Reproduce exactly the lines from the line with "# Six-lobe socket: a" through the line with "bpy.context.scene.collection.objects.link(empty)", both included, and no other lines.

**Data block**
>>>>>

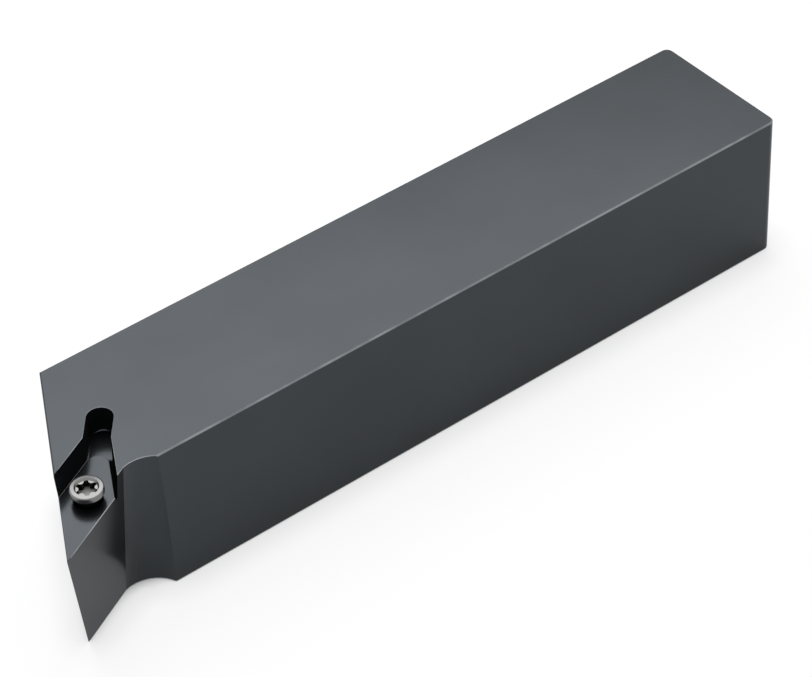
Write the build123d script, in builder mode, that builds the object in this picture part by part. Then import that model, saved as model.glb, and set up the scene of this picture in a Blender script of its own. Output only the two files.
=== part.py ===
from build123d import *
import math
import os

# Turning tool holder: square shank, relieved head with an insert pocket, and its clamp screw.
# Frame: +X from the rear end to the cutting tip, +Y towards the cutting side, +Z up from the base.
# The origin is the middle of the underside of the parallel shank, ahead of which the head begins.

# Shank
shank_width = 32.0
shank_height = 32.0
parallel_length = 144.0
edge_break = 0.3
fine_edge_break = 0.12
rear_corner_radius = 1.7

# Head: overall length and reach to the seat tip, how the two edges run and lean towards the base
tool_length = 170.5
tip_reach = 39.5
main_edge_angle = 27.5
insert_corner = 35.0
flank_relief = 5.5
end_relief = 2.9

# Pocket: depth is the insert thickness, distances are taken from the clamp screw axis
insert_thickness = 4.76
wall_distance = 5.55
wall_draft = 5.0
screw_to_flank = 4.30
screw_to_end = 5.10

# Raised seat: gaps to the two walls, height of the step and radius of the nose
seat_gap_main = 0.15
seat_gap_end = 0.50
seat_step = 0.75
seat_nose_radius = 2.2

# Relief slot for the rear corner of the insert, placed along and across its own direction
slot_width = 4.95
slot_angle = 51.0
slot_setback = 15.8
slot_offset = 1.0
slot_floor_radius = 0.35

# Scoop that runs the flank out into the side of the shank: how far its round dips past the
# flank's plane sets the crease between the two
scoop_radius = 6.7
scoop_setback = 18.8
scoop_dip = 0.12

# Tapped hole, drawn at the thread's outer diameter
thread_diameter = 4.0
hole_depth = 14.0
hole_mouth_break = 0.7
drill_point_angle = 118.0

# Clamp screw
thread_clearance = 0.08
screw_length = 12.5
screw_tip_break = 0.5
head_diameter = 6.2
head_height = 2.9
head_rim = 1.2
head_edge_radius = 0.3
head_cone_angle = 60.0
recess_diameter = 4.5
recess_depth = 0.35
socket_depth = 1.8
socket_lobes = 6
socket_across = 3.9
socket_root = 2.8
socket_groove_diameter = 1.15
socket_lobe_radius = 0.22
socket_turn = 30.0

# Levels and sides
top_z = shank_height
seat_z = top_z - insert_thickness
recess_z = seat_z - seat_step
rear_x = -parallel_length / 2
far_y = -shank_width / 2
near_y = shank_width / 2

# Directions in plan: along the flank and the end face, and outwards from each
main_dir = Vector(1, 0, 0).rotate(Axis.Z, main_edge_angle)
end_dir = main_dir.rotate(Axis.Z, insert_corner)
main_out = main_dir.rotate(Axis.Z, 90)
end_out = end_dir.rotate(Axis.Z, -90)
corner_sine = math.sin(math.radians(insert_corner))

# Seat tip, and the clamp screw axis set back from it by the distances to flank and end face
tip = Vector(rear_x + tool_length, far_y + tip_reach, seat_z)
screw_axis = tip - (end_dir * screw_to_flank + main_dir * screw_to_end) / corner_sine


def pocket_point(from_flank, from_end):
    """Point in plan by its outward distances from the screw axis towards flank and end face."""
    point = screw_axis + (end_dir * from_flank + main_dir * from_end) / corner_sine
    return (point.X, point.Y)


# Oblique directions: both faces lean inwards towards the base
flank_axis = Vector(0, 0, 1) + main_out * math.tan(math.radians(flank_relief))
end_axis = Vector(0, 0, 1) + end_out * math.tan(math.radians(end_relief))
flank_plane = Plane(origin=tip, x_dir=main_dir, z_dir=flank_axis)
end_plane = Plane(origin=tip, x_dir=end_dir, z_dir=end_axis)
beyond = 2 * shank_height
open_side = 2 * screw_to_end

# Foot of the drafted walls at seat level, and the two ends of the relief slot
wall_base = wall_distance - insert_thickness * math.tan(math.radians(wall_draft))
slot_dir = Vector(1, 0, 0).rotate(Axis.Z, slot_angle)
slot_end = screw_axis - slot_dir * slot_setback + slot_dir.rotate(Axis.Z, 90) * slot_offset
slot_length = slot_setback / 2
slot_middle = slot_end + slot_dir * (slot_length / 2)

# Turned profiles are drawn in this upright plane through the screw axis, heights from the seat
screw_line = Axis(screw_axis, (0, 0, 1))
screw_frame = Plane(origin=screw_axis, x_dir=(1, 0, 0), z_dir=(0, -1, 0))
hole_radius = thread_diameter / 2
point_length = hole_radius / math.tan(math.radians(drill_point_angle / 2))


def outside_edges(face):
    """Edges of the top face along the shank, round the rear end and along the end face."""
    edges = face.edges()
    rear = edges.filter_by_position(Axis.X, rear_x, rear_x + rear_corner_radius)
    end = edges.filter_by(Axis(tip, end_dir)).sort_by(Axis.X)[-1:]
    return edges.filter_by(Axis.X) + rear + end


# Pocket cutter: a prism whose two wall faces close in from the top face downwards
corner_cut = 0.65 * slot_width - wall_distance

with BuildPart() as pocket_tool:
    with BuildSketch(Plane.XY.offset(top_z)):
        with BuildLine():
            Polyline(
                pocket_point(-wall_distance, open_side),
                pocket_point(-wall_distance, corner_cut),
                pocket_point(corner_cut, -wall_distance),
                pocket_point(open_side, -wall_distance),
                pocket_point(open_side, open_side),
                close=True,
            )
        make_face()
    extrude(amount=recess_z - top_z)
    upright = pocket_tool.faces().filter_by(Axis.Z, reverse=True)
    walls = upright.sort_by_distance(screw_axis)[:2]
    draft(walls, Plane.XY.offset(top_z), -wall_draft)

# Slot cutter, its floor edge rounded like the corner of an end mill
with BuildPart() as slot_tool:
    with BuildSketch(Plane.XY.offset(top_z)):
        with Locations((slot_middle.X, slot_middle.Y)):
            SlotCenterToCenter(slot_length, slot_width, rotation=slot_angle)
    extrude(amount=recess_z - top_z)
    fillet(slot_tool.faces().sort_by(Axis.Z)[0].edges(), slot_floor_radius)

with BuildPart() as holder_body:
    # Blank: shank with its side carried out along the flank, left over-long at the head
    allowance = scoop_radius / 3
    flank_start = tip + main_out * allowance
    neck = flank_start - main_dir * ((flank_start.Y - near_y) / main_dir.Y)
    corner = flank_start + main_dir * (allowance / main_dir.X)
    with BuildSketch(Plane.XY):
        with BuildLine():
            Polyline(
                (rear_x, far_y),
                (corner.X, far_y),
                (corner.X, corner.Y),
                (neck.X, near_y),
                (rear_x, near_y),
                close=True,
            )
        make_face()
    extrude(amount=shank_height)
    fillet(holder_body.edges().filter_by(Axis.Z).group_by(Axis.X)[0], rear_corner_radius)

    # Pocket and the relief slot into it, sunk to the groove level below the seat
    add(pocket_tool.part, mode=Mode.SUBTRACT)
    add(slot_tool.part, mode=Mode.SUBTRACT)

    # Raised seat with a rounded nose, standing between grooves along both walls
    with BuildSketch(Plane.XY.offset(recess_z)) as seat_outline:
        with BuildLine():
            Polyline(
                pocket_point(seat_gap_main - wall_base, open_side),
                pocket_point(seat_gap_main - wall_base, seat_gap_end - wall_base),
                pocket_point(open_side, seat_gap_end - wall_base),
                pocket_point(open_side, open_side),
                close=True,
            )
        make_face()
        nose = seat_outline.vertices().sort_by_distance((slot_end.X, slot_end.Y, 0))[0]
        fillet(nose, seat_nose_radius)
    extrude(amount=seat_step)

    # Flank and scoop: one oblique cut, the scoop's round meeting the flank in a slight crease
    with BuildSketch(flank_plane):
        with Locations((-scoop_setback, scoop_radius - scoop_dip)):
            Circle(scoop_radius)
        with Locations((-scoop_setback, 0)):
            Rectangle(beyond, 2 * scoop_radius, align=(Align.MIN, Align.MIN))
            Rectangle(2 * scoop_radius, scoop_radius, align=(Align.CENTER, Align.MAX), mode=Mode.SUBTRACT)
    extrude(amount=beyond, both=True, mode=Mode.SUBTRACT)

    # End face: oblique cut right across the head
    with BuildSketch(end_plane):
        Rectangle(2 * beyond, beyond, align=(Align.CENTER, Align.MAX))
    extrude(amount=beyond, both=True, mode=Mode.SUBTRACT)

    # Tapped hole for the clamp screw: broken mouth and drill point
    with BuildSketch(screw_frame):
        with BuildLine():
            Polyline(
                (0, seat_step),
                (hole_radius + hole_mouth_break + seat_step, seat_step),
                (hole_radius, -hole_mouth_break),
                (hole_radius, -hole_depth),
                (0, -hole_depth - point_length),
                close=True,
            )
        make_face()
    revolve(axis=screw_line, mode=Mode.SUBTRACT)

    # Edge breaks: wide chamfers round the outside, fine rounds at the pocket mouth and scoop
    top = holder_body.faces().sort_by(Axis.Z)[-1]
    chamfer(outside_edges(top), edge_break)
    chamfer(holder_body.faces().sort_by(Axis.Z)[0].edges(), edge_break)
    top = holder_body.faces().sort_by(Axis.Z)[-1]
    fillet((top.edges() - outside_edges(top)).sort_by(Axis.X), fine_edge_break)

    # Fine chamfer round the seat
    at_seat = holder_body.faces().filter_by(Axis.Z).filter_by_position(Axis.Z, seat_z, seat_z)
    chamfer(at_seat.sort_by(SortBy.AREA)[-1].outer_wire().edges(), fine_edge_break)

# Clamp screw, standing in the hole with its head above the empty seat
head_top = seat_z + head_height
cone_slope = math.tan(math.radians(head_cone_angle / 2))
shank_radius = hole_radius - thread_clearance
head_radius = head_diameter / 2
cone_top = head_height - head_rim
cone_foot = cone_top - (head_radius - shank_radius) / cone_slope
screw_end = head_height - screw_length

with BuildPart() as clamp_screw:
    # Head, cone and shank turned in one
    with BuildSketch(screw_frame):
        with BuildLine():
            Polyline(
                (0, head_height),
                (head_radius, head_height),
                (head_radius, cone_top),
                (shank_radius, cone_foot),
                (shank_radius, screw_end + screw_tip_break),
                (shank_radius - screw_tip_break, screw_end),
                (0, screw_end),
                close=True,
            )
        make_face()
    revolve(axis=screw_line)
    rim_edges = clamp_screw.edges().filter_by(GeomType.CIRCLE).sort_by(SortBy.RADIUS)[-2:]
    fillet(rim_edges.sort_by(Axis.Z)[-1], head_edge_radius)

    # Dished entry of the socket
    with BuildSketch(screw_frame):
        with BuildLine():
            Polyline(
                (0, head_height),
                (recess_diameter / 2, head_height),
                (socket_across / 2, head_height - recess_depth),
                (0, head_height - recess_depth),
                close=True,
            )
        make_face()
    revolve(axis=screw_line, mode=Mode.SUBTRACT)

    # Six-lobe socket: a round with six grooves left standing between the lobes
    groove_centre = (socket_root + socket_groove_diameter) / 2
    with BuildSketch(Plane(origin=(screw_axis.X, screw_axis.Y, head_top))) as socket:
        Circle(socket_across / 2)
        with PolarLocations(groove_centre, socket_lobes, start_angle=socket_turn):
            Circle(socket_groove_diameter / 2, mode=Mode.SUBTRACT)
        fillet(socket.vertices(), socket_lobe_radius)
    extrude(amount=-socket_depth, mode=Mode.SUBTRACT)

os.makedirs("parts", exist_ok=True)
holder_body.part.label = "holder_body"
clamp_screw.part.label = "clamp_screw"
export_step(holder_body.part, "parts/holder_body.step")
export_step(clamp_screw.part, "parts/clamp_screw.step")
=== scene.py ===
import math

import bpy
from bpy.props import FloatProperty, FloatVectorProperty, IntProperty, PointerProperty
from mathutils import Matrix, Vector


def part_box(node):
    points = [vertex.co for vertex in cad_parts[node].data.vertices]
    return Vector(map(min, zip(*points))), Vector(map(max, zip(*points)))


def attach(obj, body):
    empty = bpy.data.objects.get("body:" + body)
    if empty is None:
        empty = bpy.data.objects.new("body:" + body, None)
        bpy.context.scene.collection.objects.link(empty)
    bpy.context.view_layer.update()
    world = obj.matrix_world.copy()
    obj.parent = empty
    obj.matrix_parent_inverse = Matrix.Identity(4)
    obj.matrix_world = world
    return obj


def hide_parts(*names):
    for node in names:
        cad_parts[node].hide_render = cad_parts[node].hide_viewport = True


bl_info = {
    "name": "Turning Tool Holder",
    "version": (1, 0, 0),
    "blender": (4, 5, 0),
    "location": "View3D > Sidebar > Tool Holder",
    "description": "Dresses a turning tool holder and its clamp screw and sets them on a stage",
    "category": "Add Mesh",
}

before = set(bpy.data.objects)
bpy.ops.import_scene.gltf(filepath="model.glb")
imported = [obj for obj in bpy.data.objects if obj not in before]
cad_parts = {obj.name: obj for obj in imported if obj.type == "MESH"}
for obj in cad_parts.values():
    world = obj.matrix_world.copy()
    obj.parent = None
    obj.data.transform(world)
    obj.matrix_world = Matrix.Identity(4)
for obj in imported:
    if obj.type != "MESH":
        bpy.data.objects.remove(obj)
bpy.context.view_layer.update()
SCREW_LOW, SCREW_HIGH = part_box("clamp_screw")

MM = 0.001
MERGE_DISTANCE = 0.001 * MM

# Axis of the clamp screw, and the directions in plan that the end face and the flank look to
AXIS = Vector(((SCREW_LOW.x + SCREW_HIGH.x) / 2, (SCREW_LOW.y + SCREW_HIGH.y) / 2, 0))
END_TURN = math.radians(-27.5)
FLANK_TURN = math.radians(117.5)
END_OUT = (math.cos(END_TURN), math.sin(END_TURN), 0)
FLANK_OUT = (math.cos(FLANK_TURN), math.sin(FLANK_TURN), 0)

# Levels of the holder's top face, its seat and the top of the screw
TOP_Z = 32 * MM
SEAT_DEPTH = 4.76 * MM
SEAT_Z = TOP_Z - SEAT_DEPTH
HEAD_Z = SCREW_HIGH.z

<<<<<

**Answer to the task**
    # Six-lobe socket: a round with six grooves left standing between the lobes
    groove_centre = (socket_root + socket_groove_diameter) / 2
    with BuildSketch(Plane(origin=(screw_axis.X, screw_axis.Y, head_top))) as socket:
        Circle(socket_across / 2)
        with PolarLocations(groove_centre, socket_lobes, start_angle=socket_turn):
            Circle(socket_groove_diameter / 2, mode=Mode.SUBTRACT)
        fillet(socket.vertices(), socket_lobe_radius)
    extrude(amount=-socket_depth, mode=Mode.SUBTRACT)

os.makedirs("parts", exist_ok=True)
holder_body.part.label = "holder_body"
clamp_screw.part.label = "clamp_screw"
export_step(holder_body.part, "parts/holder_body.step")
export_step(clamp_screw.part, "parts/clamp_screw.step")
=== scene.py ===
import math

import bpy
from bpy.props import FloatProperty, FloatVectorProperty, IntProperty, PointerProperty
from mathutils import Matrix, Vector


def part_box(node):
    points = [vertex.co for vertex in cad_parts[node].data.vertices]
    return Vector(map(min, zip(*points))), Vector(map(max, zip(*points)))


def attach(obj, body):
    empty = bpy.data.objects.get("body:" + body)
    if empty is None:
        empty = bpy.data.objects.new("body:" + body, None)
        bpy.context.scene.collection.objects.link(empty)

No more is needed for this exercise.